15 Research Lab -Adversarial Safety Evaluation of Frontier AI Systems

John Kearney

Multi-Agent System Security Risks

January 8, 202615 Research Lab

agent-safetyred-teamfindings

Single-agent security is hard enough. Multi-agent systems where agents communicate, delegate tasks, and share context introduce entirely new vulnerability classes.

Inter-Agent Trust

When Agent A asks Agent B to perform an action, how does Agent B verify that the request is legitimate? In most multi-agent frameworks, agents trust each other implicitly. A compromised agent can instruct other agents to take actions on its behalf.

This is the confused deputy problem applied to AI agents. Agent B has capabilities that Agent A does not. Agent A manipulates Agent B into using those capabilities, bypassing the access controls that Agent A is subject to.

Defense: Every inter-agent request must carry identity and authorization context. Agent B evaluates the request against its own policy, not Agent A's claim of what is permitted.

Agent Impersonation

If agents communicate through shared message buses or APIs, an attacker who can inject messages into the channel can impersonate any agent. The receiving agent has no way to verify the sender's identity beyond the identity field in the message.

Defense: Cryptographic signing of inter-agent messages. Each agent has a private key, signs outbound messages, and recipients verify signatures. This prevents impersonation but requires key management infrastructure.

Cascade Failures

A compromised or malfunctioning agent can cause cascading failures across the system. If Agent A produces bad output, Agent B (which depends on Agent A's output) makes bad decisions, and Agent C (which depends on Agent B) amplifies the error further.

In tightly coupled multi-agent systems, a single point of failure can degrade the entire pipeline. The error may not be detectable at each individual step because each agent sees only its immediate input, not the full chain of decisions that produced it.

Defense: Cross-agent monitoring that tracks end-to-end behavior, not just individual agent actions. Sentinel-style monitoring can operate across agent boundaries. Circuit breakers that stop propagation when error rates exceed thresholds.

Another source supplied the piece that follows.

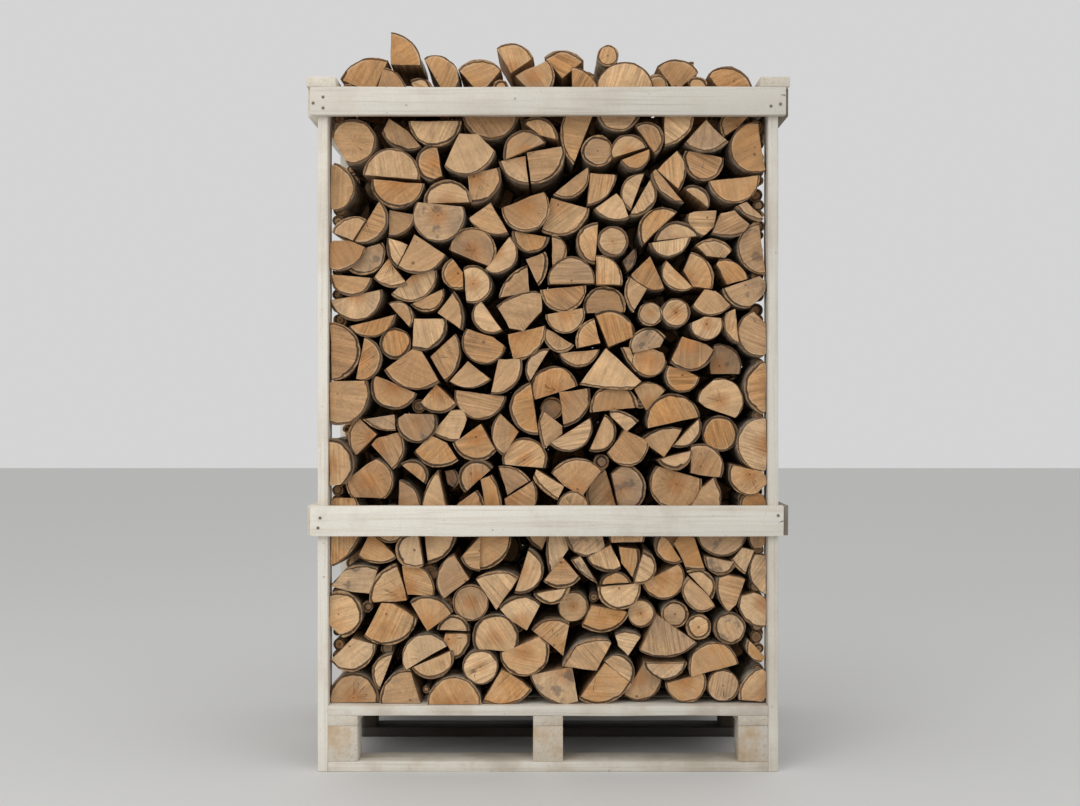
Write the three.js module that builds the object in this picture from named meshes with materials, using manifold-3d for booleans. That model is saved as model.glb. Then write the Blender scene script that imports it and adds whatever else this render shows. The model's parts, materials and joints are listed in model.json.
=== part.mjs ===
// Firewood crate: a pallet with six posts, side, front and back rails and two cap boards,
// filled with three rows of split birch logs that are heaped above the top rails.
// Millimetres: +X to the right, +Y to the back, +Z up, origin at the bottom centre.
import * as THREE from 'three';
import { mergeVertices } from 'three/addons/utils/BufferGeometryUtils.js';
import Module from 'manifold-3d';

// Sawn timber
const BOARD = 22;
const POST_WIDTH = 65;
const MID_RAIL_HEIGHT = 66;
const TOP_RAIL_HEIGHT = 61;
const CAP_WIDTH = 64;

// Pallet
const PALLET_WIDTH = 960;
const PALLET_DEPTH = 780;
const BOTTOM_BOARD_WIDTH = 88;
const BLOCK_WIDTH = 65;
const BLOCK_DEPTH = 70;
const BLOCK_HEIGHT = 78;
const DECK_BOARD_WIDTH = 100;
const DECK_BOARDS = ['1', '2', '3', '4', '5', '6', '7'];

// Crate
const POST_TOP = 1489;
const MID_RAIL_TOP = 581;
const FRONT_RAIL_LENGTH = 1032;

// Firewood
const LOG_LENGTH = 244;
const ROW_GAP = 2;
const POST_CLEARANCE = 2;
const FRONT_ROW_TOP = 1478;
const MOUND_HEIGHT = 90;
const LOG_CLEARANCE = 0.8;
const SEAT_GROWTH = 1.02;
const HEAP_HALF_WIDTH = 457;

// How much of a full round each split keeps, in degrees
const SPANS = { round: 360, half: 180, third: 120, quarter: 90 };

// The heap on the front row: the split, its centre across and up, its width across the bark's
// direction, its height along it, and that direction in degrees from +X (90 is bark up).
const HEAP_LOGS = [
  ['round', -442, 1495, 34, 30, 90],
  ['quarter', -411, 1516, 112, 78, 112],
  ['quarter', -347, 1495, 90, 72, 30],
  ['quarter', -322, 1572, 98, 64, 43],
  ['quarter', -281, 1498, 52, 50, 75],
  ['half', -223, 1530, 94, 56, 28],
  ['quarter', -150, 1521, 94, 74, 90],
  ['round', -103, 1494, 34, 36, 90],
  ['quarter', -76, 1562, 83, 66, 78],
  ['quarter', -29, 1517, 84, 88, -10],
  ['quarter', 34, 1548, 86, 62, 85],
  ['quarter', 77, 1506, 62, 75, 50],
  ['round', 133, 1565, 45, 48, 90],
  ['half', 172, 1520, 124, 74, 90],
  ['quarter', 240, 1504, 42, 50, 70],
  ['quarter', 279, 1519, 90, 72, 82],
  ['quarter', 327, 1499, 44, 46, 82],
  ['third', 400, 1506, 104, 70, 72],
];

// Levels and planes worked out from the sizes above
const BLOCK_TOP = BOARD + BLOCK_HEIGHT;
const STRINGER_TOP = BLOCK_TOP + BOARD;
const DECK_TOP = STRINGER_TOP + BOARD;
const HALF_WIDTH = PALLET_WIDTH / 2;
const HALF_DEPTH = PALLET_DEPTH / 2;
const POST_X = HALF_WIDTH + BOARD / 2;
const POST_Y = HALF_DEPTH - POST_WIDTH / 2;
const SIDE_RAIL_X = POST_X + BOARD;
const FRONT_RAIL_Y = HALF_DEPTH + BOARD / 2;
const OUTER_HALF_WIDTH = SIDE_RAIL_X + BOARD / 2;
const OUTER_HALF_DEPTH = HALF_DEPTH + BOARD;
const ROW_PITCH = LOG_LENGTH + ROW_GAP;

const palePine = { color: 0xcfc8ba, roughness: 0.8, metalness: 0 };
const orangePine = { color: 0xc4ab8b, roughness: 0.85, metalness: 0 };
const birch = { color: 0xb3875a, roughness: 0.85, metalness: 0 };

const crate = new THREE.Group();

function addMesh(name, geometry, look, x, y, z) {
  const mesh = new THREE.Mesh(geometry, new THREE.MeshStandardMaterial(look));
  mesh.name = name;
  mesh.position.set(x, y, z);
  crate.add(mesh);
  return mesh;
}

// A sawn board: its size, and the middle of its underside.
function addBoard(name, [width, depth, height], [x, y, bottom], look = palePine) {
  return addMesh(name, new THREE.BoxGeometry(width, depth, height), look, x, y, bottom + height / 2);
}

const ROWS_IN_DEPTH = { front: -1, middle: 0, back: 1 };
const SIDES = { left: -1, right: 1 };

function addPallet() {
  const columns = { left: -1, middle: 0, right: 1 };
  const columnX = (HALF_WIDTH - BLOCK_WIDTH / 2);
  const boardY = HALF_DEPTH - BOTTOM_BOARD_WIDTH / 2;
  const blockY = HALF_DEPTH - BLOCK_DEPTH / 2;
  for (const [place, row] of Object.entries(ROWS_IN_DEPTH)) {
    addBoard(`bottom_board_${place}`, [PALLET_WIDTH, BOTTOM_BOARD_WIDTH, BOARD], [0, row * boardY, 0]);
    for (const [side, column] of Object.entries(columns)) {
      const size = [BLOCK_WIDTH, BLOCK_DEPTH, BLOCK_HEIGHT];
      addBoard(`block_${place}_${side}`, size, [column * columnX, row * blockY, BOARD], orangePine);
    }
  }
  for (const [side, column] of Object.entries(columns)) {
    addBoard(`stringer_${side}`, [BLOCK_WIDTH, PALLET_DEPTH, BOARD], [column * columnX, 0, BLOCK_TOP]);
  }
  const pitch = (PALLET_DEPTH - DECK_BOARD_WIDTH) / (DECK_BOARDS.length - 1);
  DECK_BOARDS.forEach((number, i) => {
    const y = -HALF_DEPTH + DECK_BOARD_WIDTH / 2 + i * pitch;
    addBoard(`deck_board_${number}`, [PALLET_WIDTH, DECK_BOARD_WIDTH, BOARD], [0, y, STRINGER_TOP]);
  });
}

function addCrate() {
  const rails = { mid: [MID_RAIL_HEIGHT, MID_RAIL_TOP], top: [TOP_RAIL_HEIGHT, POST_TOP] };
  for (const [side, sign] of Object.entries(SIDES)) {
    for (const [place, row] of Object.entries(ROWS_IN_DEPTH)) {
      addBoard(`post_${place}_${side}`, [BOARD, POST_WIDTH, POST_TOP], [sign * POST_X, row * POST_Y, 0]);
    }
    for (const [level, [height, top]] of Object.entries(rails)) {
      const place = [sign * SIDE_RAIL_X, 0, top - height];
      addBoard(`rail_${level}_${side}`, [BOARD, PALLET_DEPTH, height], place);
    }
    const capX = sign * (OUTER_HALF_WIDTH - CAP_WIDTH / 2);
    addBoard(`cap_${side}`, [CAP_WIDTH, 2 * OUTER_HALF_DEPTH, BOARD], [capX, 0, POST_TOP]);
  }
  for (const [end, sign] of Object.entries({ front: -1, back: 1 })) {
    for (const [level, [height, top]] of Object.entries(rails)) {
      const place = [0, sign * FRONT_RAIL_Y, top - height];
      addBoard(`rail_${level}_${end}`, [FRONT_RAIL_LENGTH, BOARD, height], place);
    }
  }
}

// The cross-section of a split log in a box of side 1 about the origin, bark upwards: a full
// round, or a sector with its point at the heart.
function splitOutline(span) {
  const steps = Math.max(6, Math.round(span / 20));
  const points = span < 180 ? [new THREE.Vector2(0, 0)] : [];
  const last = span === 360 ? steps - 1 : steps;
  for (let i = 0; i <= last; i += 1) {
    const angle = THREE.MathUtils.degToRad(90 - span / 2 + (span * i) / steps);
    points.push(new THREE.Vector2(Math.cos(angle), Math.sin(angle)));
  }
  const box = new THREE.Box2().setFromPoints(points);
  const size = box.getSize(new THREE.Vector2());
  const centre = box.getCenter(new THREE.Vector2());
  return points.map((point) => point.clone().sub(centre).divide(size));
}

function placedOutline(log) {
  const middle = new THREE.Vector2();
  return splitOutline(SPANS[log.split]).map((point) => {
    const scaled = new THREE.Vector2(point.x * log.width, point.y * log.height);
    return scaled.rotateAround(middle, log.turn).add(log.centre);
  });
}

// The shortest move that takes outline a clear of outline b, or null if they are clear.
function moveApart(a, b, towards) {
  let shortest = null;
  for (const outline of [a, b]) {
    for (let i = 0; i < outline.length; i += 1) {
      const edge = outline[(i + 1) % outline.length].clone().sub(outline[i]);
      const normal = new THREE.Vector2(edge.y, -edge.x).normalize();
      if (normal.dot(towards) < 0) {
        normal.negate();
      }
      const reachOfB = Math.max(...b.map((point) => point.dot(normal)));
      const startOfA = Math.min(...a.map((point) => point.dot(normal)));
      const depth = reachOfB - startOfA + LOG_CLEARANCE;
      if (depth <= 0) {
        return null;
      }
      if (shortest === null || depth < shortest.depth) {
        shortest = { depth, normal };
      }
    }
  }
  return shortest.normal.multiplyScalar(shortest.depth);
}

// Nudges the heap's logs apart until no two of them touch.
function settle(logs) {
  const rounds = 400;
  for (let round = 0; round < rounds; round += 1) {
    let moved = false;
    logs.forEach((a, i) => {
      logs.slice(i + 1).forEach((b) => {
        const towards = a.centre.clone().sub(b.centre);
        const move = moveApart(placedOutline(a), placedOutline(b), towards);
        if (move) {
          a.centre.addScaledVector(move, 0.5);
          b.centre.addScaledVector(move, -0.5);
          moved = true;
        }
      });
      const reach = HEAP_HALF_WIDTH - Math.max(...placedOutline(a).map((p) => Math.abs(p.x)));
      if (reach < 0) {
        a.centre.x -= Math.sign(a.centre.x) * -reach;
        moved = true;
      }
    });
    if (!moved) {
      return;
    }
  }
}

// A log with its front end at y = 0, lying along +Y.
function logGeometry(log, growth) {
  const points = splitOutline(SPANS[log.split]).map(
    (point) => new THREE.Vector2(point.x * log.width, point.y * log.height).multiplyScalar(growth),
  );
  const geometry = new THREE.ExtrudeGeometry(new THREE.Shape(points), {
    depth: LOG_LENGTH * growth,
    bevelEnabled: false,
  });
  geometry.rotateX(Math.PI / 2);
  geometry.translate(0, (LOG_LENGTH * (1 + growth)) / 2, 0);
  return geometry;
}

const wasm = await Module();
wasm.setup();

function toSolid(geometry) {
  const bare = geometry.clone();
  bare.deleteAttribute('normal');
  bare.deleteAttribute('uv');
  const merged = mergeVertices(bare);
  const mesh = new wasm.Mesh({
    numProp: 3,
    vertProperties: merged.attributes.position.array,
    triVerts: new Uint32Array(merged.index.array),
  });
  return new wasm.Manifold(mesh);
}

function toGeometry(solid) {
  const mesh = solid.getMesh();
  const geometry = new THREE.BufferGeometry();
  geometry.setAttribute('position', new THREE.BufferAttribute(mesh.vertProperties, 3));
  geometry.setIndex(new THREE.BufferAttribute(mesh.triVerts, 1));
  geometry.computeVertexNormals();
  return geometry;
}

// The front row is one block up to the heap, hollowed where each of the heap's logs sits.
function addFrontRow() {
  const front = -1.5 * LOG_LENGTH - ROW_GAP;
  const logs = HEAP_LOGS.map(([split, x, z, width, height, bark]) => ({
    split,
    width,
    height,
    centre: new THREE.Vector2(x, z),
    turn: THREE.MathUtils.degToRad(bark - 90),
  }));
  settle(logs);
  const rowHeight = FRONT_ROW_TOP - DECK_TOP;
  const block = new THREE.BoxGeometry(PALLET_WIDTH - 2 * POST_CLEARANCE, LOG_LENGTH, rowHeight);
  block.translate(0, front + LOG_LENGTH / 2, DECK_TOP + rowHeight / 2);
  let row = toSolid(block);
  logs.forEach((log, i) => {
    const name = `heap_log_${String(i + 1).padStart(2, '0')}`;
    const mesh = addMesh(name, logGeometry(log, 1), birch, log.centre.x, front, log.centre.y);
    mesh.rotation.y = -log.turn;
    mesh.updateMatrixWorld();
    const seat = logGeometry(log, SEAT_GROWTH).applyMatrix4(mesh.matrixWorld);
    row = row.subtract(toSolid(seat));
  });
  addMesh('log_row_front', toGeometry(row), birch, 0, 0, 0);
}

// The middle and back rows are blocks whose tops follow the mound of the heap.
function addMoundedRow(name, front) {
  const half = HALF_WIDTH - POST_CLEARANCE;
  const steps = 24;
  const points = [new THREE.Vector2(-half, DECK_TOP), new THREE.Vector2(half, DECK_TOP)];
  points.push(new THREE.Vector2(half, FRONT_ROW_TOP));
  for (let i = 0; i <= steps; i += 1) {
    const angle = (Math.PI * i) / steps;
    const rise = MOUND_HEIGHT * Math.sin(angle);
    points.push(new THREE.Vector2(HEAP_HALF_WIDTH * Math.cos(angle), FRONT_ROW_TOP + rise));
  }
  points.push(new THREE.Vector2(-half, FRONT_ROW_TOP));
  const geometry = new THREE.ExtrudeGeometry(new THREE.Shape(points), {
    depth: LOG_LENGTH,
    bevelEnabled: false,
  });
  geometry.rotateX(Math.PI / 2);
  addMesh(name, geometry, birch, 0, front + LOG_LENGTH, 0);
}

addPallet();
addCrate();
addFrontRow();
addMoundedRow('log_row_middle', -LOG_LENGTH / 2);
addMoundedRow('log_row_back', -LOG_LENGTH / 2 + ROW_PITCH);

export default crate;
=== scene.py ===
"""A tall open pallet crate packed with split birch firewood.

Metres, one shared frame: x across the front, y away from the viewer, z up.
"""

import json
import math
import random

import bpy
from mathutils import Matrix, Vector
from mathutils.bvhtree import BVHTree

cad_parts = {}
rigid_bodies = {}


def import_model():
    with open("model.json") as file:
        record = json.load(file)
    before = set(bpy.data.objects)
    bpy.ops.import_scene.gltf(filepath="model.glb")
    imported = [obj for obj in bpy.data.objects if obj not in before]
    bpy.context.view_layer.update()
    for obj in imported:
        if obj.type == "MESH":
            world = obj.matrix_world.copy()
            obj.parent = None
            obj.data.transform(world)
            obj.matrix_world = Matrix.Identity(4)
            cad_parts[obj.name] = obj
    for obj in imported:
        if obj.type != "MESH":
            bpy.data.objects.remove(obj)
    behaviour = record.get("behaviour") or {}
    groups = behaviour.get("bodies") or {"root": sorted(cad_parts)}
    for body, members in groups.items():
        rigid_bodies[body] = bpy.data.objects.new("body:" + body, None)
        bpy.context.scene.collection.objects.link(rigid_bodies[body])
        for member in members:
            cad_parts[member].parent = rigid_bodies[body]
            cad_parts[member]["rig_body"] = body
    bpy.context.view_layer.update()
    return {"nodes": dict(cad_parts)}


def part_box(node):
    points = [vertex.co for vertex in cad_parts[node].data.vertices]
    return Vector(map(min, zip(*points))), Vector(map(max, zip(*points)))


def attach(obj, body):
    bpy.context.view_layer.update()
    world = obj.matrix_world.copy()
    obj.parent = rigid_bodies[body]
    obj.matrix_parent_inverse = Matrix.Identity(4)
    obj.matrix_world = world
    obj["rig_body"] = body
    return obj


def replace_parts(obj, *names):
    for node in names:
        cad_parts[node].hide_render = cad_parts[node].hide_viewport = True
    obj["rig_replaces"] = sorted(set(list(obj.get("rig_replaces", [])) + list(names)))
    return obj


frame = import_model()
rng = random.Random(41)


# ---------------------------------------------------------------- hand tools


def pick(*objects):
    bpy.ops.object.select_all(action="DESELECT")
    for thing in objects:
        thing.select_set(True)
    bpy.context.view_layer.objects.active = objects[0]


def settle(thing, name):
    """Writes the place, turn and size of a new piece into its own mesh."""
    thing.name = name
    thing.data.name = name
    bpy.ops.object.transform_apply(location=True, rotation=True, scale=True)
    return thing


def edit():
    bpy.ops.object.mode_set(mode="EDIT")
    bpy.ops.mesh.select_all(action="SELECT")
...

Privilege Escalation Through Delegation

An agent with limited tool access can delegate tasks to another agent with broader access. If the delegation chain is not properly authorized, the originating agent effectively escalates its privileges through the delegation.

Defense: Delegation must carry the original requester's authorization context. Agent B should evaluate whether the original user (not Agent A) is authorized for the requested action. This is the principle of transitive authorization.

Information Leakage

Agents that share context or memory can leak sensitive information across trust boundaries. Agent A handles confidential user data. Agent B handles a different user's requests. If they share a memory store or conversation context, data can leak between users.

Defense: Strict memory isolation between agents handling different users or trust levels. No shared mutable state across trust boundaries.

Testing Multi-Agent Security

Red teaming multi-agent systems requires testing the interactions, not just individual agents. Inject adversarial messages into inter-agent channels. Compromise one agent and observe the blast radius. Test delegation chains for privilege escalation. This is where tools like Chainbreaker can automate adversarial scenario generation across agent topologies.